Renewables aren’t just about generating energy. They’re about managing unpredictability.

Current problems include:

  • Grid bottlenecks (projects waiting years to connect) 
  • Curtailment (turning off wind farms because the grid can’t handle it) 
  • Storage gaps (not enough batteries yet)

So yes, the UK sometimes produces too much renewable energy… and then wastes it. That’s not a conspiracy, it’s infrastructure lag.

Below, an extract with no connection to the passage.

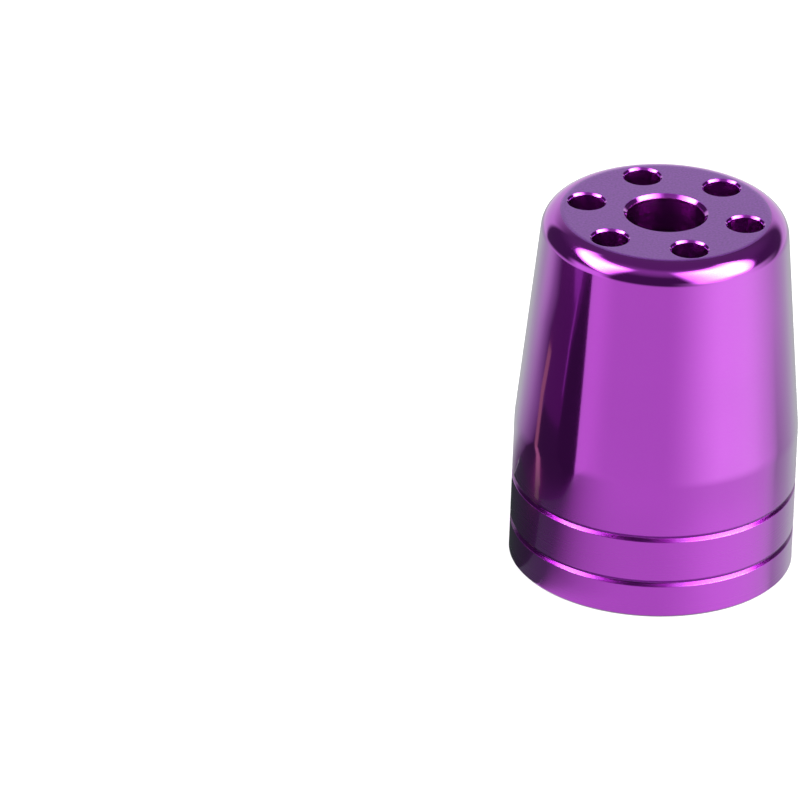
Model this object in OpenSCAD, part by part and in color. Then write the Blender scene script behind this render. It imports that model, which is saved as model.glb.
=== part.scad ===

Fossil Fuels: Still Hanging Around Like an Unwanted Guest

Even with all this progress:

  • Gas still plays a major role, especially when renewables dip 
  • Electricity demand fluctuates daily and seasonally
  • Full replacement hasn’t happened

Coal, though? Gone.

  • Coal power effectively hit 0% in 2025

Small win for civilisation.


Costs, Bills, and the Slightly Annoying Truth

Renewables have:

  • Reduced exposure to volatile gas markets
  • Helped stabilise wholesale prices 
  • Saved billions long-term through reduced fuel imports 

But here’s the part people hate:

  • Your energy bill hasn’t magically collapsed
  • Because pricing is still tied to gas markets

So yes, renewables are cheaper in theory… but the system around them hasn’t caught up.

Classic.


What It Actually Looks Like on the Ground

Not a utopia. Not a failure either.

It looks like:

  • Massive offshore wind farms in the North Sea
  • Solar panels creeping across farmland and rooftops
  • Old infrastructure trying to keep up
  • Gas plants quietly filling the gaps
  • A grid mid-transition, slightly overwhelmed

It’s not pretty. It’s not simple. But it’s real.


Final Reality Check

If you strip away politics and marketing:

  • Renewables are now central, not experimental
  • Wind is doing the heavy lifting
  • Solar is rising faster than expected
  • The grid is the real bottleneck
  • Fossil fuels aren’t gone… just less dominant

The UK isn’t being “sold a lie”. It’s being sold an unfinished system.

Which, inconveniently, is how most large-scale transitions in human history actually work.